Und immer ist es heiß, mörderisch heiß, sogar nachts. Alle schwitzen, keuchen und kämpfen. Für gesunde Distanz ist kein Raum. Alles drängt sich in der betonierten, überhitzten Wüste, zwischen hellhörigen Wänden, zwischen glühenden Schluchten aus Glas und Stein.

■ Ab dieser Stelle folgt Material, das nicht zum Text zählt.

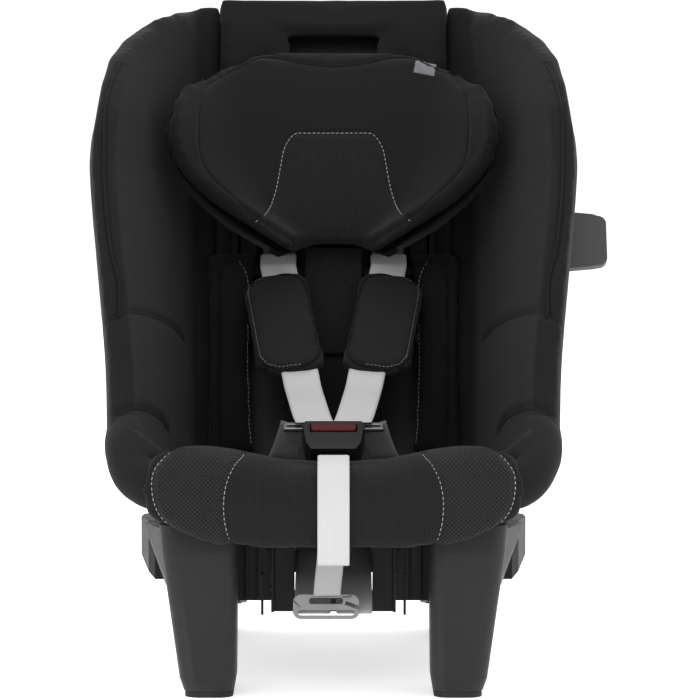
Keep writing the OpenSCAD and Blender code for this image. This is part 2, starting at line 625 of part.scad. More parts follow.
buckle_lean = 20;
module at_buckle() { translate([0, -92, 232]) rotate([buckle_lean, 0, 0]) children(); }
module buckle_body() {
  color([0.08, 0.08, 0.085]) at_buckle() difference() {
    translate([0, 0, -10]) linear_extrude(21)
      polygon([[-22, -34], [22, -34], [27, -20], [31, 20], [28, 30], [-28, 30], [-31, 20], [-27, -20]]);
    translate([-23, 4, 0]) cube([46, 18, 14]);
    for (s = [-1, 1]) translate([s * 15 - 11, 12, -4]) cube([22, 30, 3]);
    translate([-18, -40, -4]) cube([36, 18, 4]);
  }
}
module buckle_button() {
  color([0.78, 0.05, 0.05]) at_buckle() translate([0, 13, 4.4]) rounded_plate(44, 16, 8, 5);
}
module tongue(side) {
  color([0.3, 0.3, 0.31]) sided(side) {
    at_buckle() translate([5.2, 14, -3.6]) cube([19.6, 24, 2.2]);
    at_buckle() difference() {
      translate([2, 36, -4.6]) cube([48, 15, 4]);
      translate([6, 41, -6]) cube([40, 5, 8]);
    }
  }
}
module crotch_strap() {
  color([0.3, 0.3, 0.31]) webbing([[0, -116, 164], [0, -116, 186], [0, -116, 202.5]], 34, web_t);
}
module crotch_pad() {
  color([0.12, 0.12, 0.13]) at_buckle() translate([0, -2, -17]) rounded_plate(74, 62, 6, 16);
}
module hip_straps() {
  color([0.82, 0.82, 0.8]) for (s = [-1, 1]) sided(s)
    webbing([[39, -37, 246], [50, -31, 230], [64, -16, 208], [94, 26, 202], [124, 60, 198]], 30, web_t);
}
module adjuster_body() {
  color([0.5, 0.51, 0.53]) difference() {
    translate([-24, -206, 170]) cube([48, 30, 17]);
    translate([-pull_w / 2 - 1.5, -199, 160]) cube([pull_w + 3, 8, 40]);
    translate([-26, -184, 179]) rotate([0, 90, 0]) cylinder(r = 2.06, h = 52);
  }
}
module adjuster_lever() {
  color([0.35, 0.35, 0.37]) {
    translate([-30, -184, 179]) rotate([0, 90, 0]) cylinder(r = 2, h = 60);
    for (s = [-1, 1]) translate([s * 27 - 2, -216, 176]) cube([4, 34, 6]);
    translate([-29, -219, 175]) cube([58, 4, 8]);
  }
}
module pull_strap() {
  color([0.84, 0.84, 0.82]) webbing([[0, -195, 174], [0, -195, 190], [0, -194, 222], [0, -200, 230],
    [0, -215, 231], [0, -236, 225],
    [0, -249, 208], [0, -253, 184], [0, -252, 160], [0, -248, 140], [0, -246, 132]], pull_w, web_t);
}
module adjuster_strap() {
  color([0.7, 0.7, 0.69]) webbing([[0, -197.5, 168], [-1, -198, 156], [-3, -194, 130], [-6, -188, 100],
    [-6, -187, 95]],
    pull_w - 4, web_t);
}
module yoke_plate() {
  color([0.45, 0.46, 0.47]) translate([-7, -185, 84]) rotate([90 - 12, 0, 0])
    linear_extrude(3, center = true) difference() {
    rounded_square(64, 24, 8);
    translate([0, 5.5]) rounded_square(32, 5.6, 2.4);
    translate([18, 2]) rotate(-20) square([24, 3.4]);
    translate([0, -6]) rounded_square(54, 5, 2.4);
  }
}
module under_straps() {
  color([0.72, 0.72, 0.71]) for (s = [-1, 1]) sided(s)
    webbing([[20, -181, 77], [20, -172, 85], [20, -150, 95], [20, -120, 104], [20, -83, 110],
      [21, -30, 124],
      [28, 60, 130], [36, 124, 132], [46, 158, 158], [54, 180, 206],
        back_point(59, 14, -10), back_point(59, 14, 60), back_point(59, 14, 330)],
      web_w - 4, web_t);
}

// ---------- headrest ----------
HEADREST = [
  [236, 629, 200, 610, 80, 124],
  [223, 604, 146, 596, 90, 152],
  [204, 556, 100, 554, 94, 158],
  [184, 504, 92, 512, 88, 151],
  [166, 458, 108, 474, 66, 116],
  [154, 420, 138, 434, 28, 44]];
head_us = concat([for (i = [8 : -1 : 1]) -i / 8], steps(0, 1, 8));
head_vs = steps(0, len(HEADREST) - 1, 10);
module headrest_pad() { color([0.12, 0.12, 0.13]) layer(HEADREST, head_us, head_vs, -22, 0); }
module headrest_shell() { color([0.1, 0.1, 0.11])
  layer(HEADREST, head_us * 0.95, steps(0.25, 4.75, 9), -30, -25); }
carriage_low = 134;
carriage_high = 244;
module headrest_carriage() {
  color([0.16, 0.16, 0.17]) on_back() difference() {
    union() {
      translate([-100, -18.5, carriage_low]) cube([200, 15, carriage_high - carriage_low]);
      translate([-28, -53, 176]) cube([56, 38, 34]);
      translate([-38, -53, 206]) cube([76, 12, 30]);
    }
    for (s = [-1, 1]) translate([s * rod_x, rod_y, 100]) cylinder(r = rod_r + 0.06, h = 200);
    for (s = [-1, 1]) translate([s * 30, handle_y, 180]) cylinder(r = 3.06, h = 80);
    for (s = [-1, 1]) translate([s > 0 ? slot_in : -slot_out, -30, 142]) cube([slot_out - slot_in, 40, 40]);
  }
}
module neck_flap() {
  color([0.18, 0.18, 0.19]) on_back() translate([-31, -42, 36]) cube([62, 3.4, 122]);
}
handle_y = -47;
module headrest_handle() {
  color([0.2, 0.2, 0.21]) on_back() translate([0, handle_y, 0]) {
    translate([0, 4, 342]) rotate([90, 0, 0]) difference() {
      rounded_plate(92, 30, 8, 9);
      translate([0, 2, -1]) rounded_plate(66, 14, 10, 5);
    }
    for (s = [-1, 1]) translate([s * 30, 0, 212]) cylinder(r = 3, h = 118);
  }
}
module tilt_handle() {
  color([0.08, 0.08, 0.085]) {
    translate([-53, -152, 155]) cube([106, 6, 10]);
    for (s = [-1, 1]) translate([s * 50 - 3, -147, 156]) cube([6, 30, 9]);
  }
}

base_side(LEFT);  // base_side_left
base_side(RIGHT);  // base_side_right
base_front_web();
base_rear_bars();
front_leg(LEFT);  // front_leg_left
front_leg(RIGHT);  // front_leg_right
belt_guides();
foot_soles();
leg_bracket();
leg_pivot_pin();
base_screws();
leg_hinge_block();
leg_outer_tube();
leg_collar();
leg_inner_tube();
leg_foot();
leg_foot_sole();
leg_lock_button();
seat_shell();
runners();
back_cover();
guide_rods();
shell_screws();
side_bolster(LEFT);  // side_bolster_left
side_bolster(RIGHT);  // side_bolster_right
upper_back_pad();
back_pad();
inlay_pad(LEFT);  // inlay_pad_left
inlay_pad(RIGHT);  // inlay_pad_right
seat_cushion();
apron_pad();
crotch_strap();
crotch_pad();
buckle_body();
buckle_button();
tongue(LEFT);  // tongue_left
tongue(RIGHT);  // tongue_right
chest_straps();
hip_straps();
adjuster_body();
adjuster_lever();
pull_strap();
adjuster_strap();
yoke_plate();
under_straps();
headrest_shell();
headrest_pad();
headrest_carriage();
neck_flap();
headrest_handle();
shoulder_strap(LEFT);  // shoulder_strap_left
shoulder_strap(RIGHT);  // shoulder_strap_right
shoulder_pad(LEFT);  // shoulder_pad_left
shoulder_pad(RIGHT);  // shoulder_pad_right
tilt_handle();
guard_left();
guard_right();
guard_pins();
guard_brackets();
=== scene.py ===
"""Looks of a convertible car seat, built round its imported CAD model.

Metres, unless a comment says millimetres. -Y is the front, +Z is up, and left is -X, as seen from the front.
"""
import json
import math
from collections import namedtuple

import bmesh
import bpy
import numpy as np
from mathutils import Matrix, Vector
from mathutils.bvhtree import BVHTree
from mathutils.kdtree import KDTree


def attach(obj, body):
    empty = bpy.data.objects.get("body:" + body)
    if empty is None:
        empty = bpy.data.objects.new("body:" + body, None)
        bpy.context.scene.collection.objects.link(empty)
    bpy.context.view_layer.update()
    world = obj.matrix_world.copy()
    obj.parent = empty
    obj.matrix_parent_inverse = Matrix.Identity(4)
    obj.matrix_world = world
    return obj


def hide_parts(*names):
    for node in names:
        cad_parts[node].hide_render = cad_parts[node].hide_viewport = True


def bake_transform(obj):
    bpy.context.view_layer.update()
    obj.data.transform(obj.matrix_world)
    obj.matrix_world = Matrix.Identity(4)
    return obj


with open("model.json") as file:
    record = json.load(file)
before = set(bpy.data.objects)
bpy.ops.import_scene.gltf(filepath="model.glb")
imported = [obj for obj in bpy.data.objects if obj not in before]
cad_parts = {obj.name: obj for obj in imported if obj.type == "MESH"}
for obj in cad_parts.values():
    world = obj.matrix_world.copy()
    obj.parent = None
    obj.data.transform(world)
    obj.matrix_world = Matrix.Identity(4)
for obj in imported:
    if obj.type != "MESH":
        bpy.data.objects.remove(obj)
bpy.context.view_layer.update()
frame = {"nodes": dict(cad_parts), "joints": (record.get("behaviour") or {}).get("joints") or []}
NODES = frame["nodes"]
SIDES = (("left", -1), ("right", 1))
MM = 0.001
WELD_GAP = 1e-5

# the back leans as the head support slides
slide = next(j for j in frame["joints"] if j["name"] == "headrest_height")["axis"]
UP_BACK = Vector(slide).normalized()
OUT_BACK = Vector((0, UP_BACK.z, -UP_BACK.y))
BACK_ORIGIN = Vector((0, 0.1779, 0.254))


def back_point(x, y, z):
    """A point given in millimetres along the leaning back: x across, y into the back, z up it."""
    return BACK_ORIGIN + Vector((x * MM, 0, 0)) + OUT_BACK * y * MM + UP_BACK * z * MM


# ---------------------------------------------------------------- materials

MIX_COLOUR_INPUTS = (0, 6, 7)
MIX_COLOUR_OUTPUT = 2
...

Endlich mal richtige Menschen
Endlich mal richtige Menschen auf der Leinwand: Das war mein Fazit, als ich den Kinosaal der Tilsiter Lichtspiele verließ. Regisseur David Wnendt hatte für die Besetzung der vier wichtigsten Rollen Tausende Jugendliche gecastet. Er brachte Laien vor die Kamera, die frisch und unverstellt agierten.
Gestandene Schauspielerinnen und Schauspieler traten als Eltern oder Lehrer oder andere hilflose Akteure in Erscheinung. Jörg Hartmann als Vater von Lukas oder Franziska Wulf als Mutter von Sanchez boten berührende Gegenpole zwischen Überforderung, Realitätsverweigerung und grenzenloser Liebe.
Eine eindrucksvolle Ohrfeige
Eindrucksvoll die schwungvolle Ohrfeige, die Gaby ihrem Sanchez zwischen die Löffel knallt. Um ihn sogleich in ihre Arme zu schließen. Kleine Szenen, großes Kino: Viel Mut, viel Gewalt und viel Verzweiflung. Und viel Liebe – zwischen Bildern, Zeilen, Augen.
Kein gutes Ende, kein böses Ende, am Schluss bleibt alles in der Schwebe. Ein offenes Fazit, nicht ohne Hoffnung, nicht ohne Schmunzeln. Vier Freunde, die verschiedener nicht sein könnten, werden erwachsen.
Einen Sommer lang waren wir ihnen nah, sehr nah, waren mit ihnen unterwegs, im Guten wie im Schlechten. Was bleibt? Ein neuer Film über Berlin? Nee Koile, nee Atze, ein Film über seine Problemzone im Süden. So weit entfernt, dass ich in dreißig Jahren noch nicht dort gewesen bin. Außer einmal: neulich im Kino.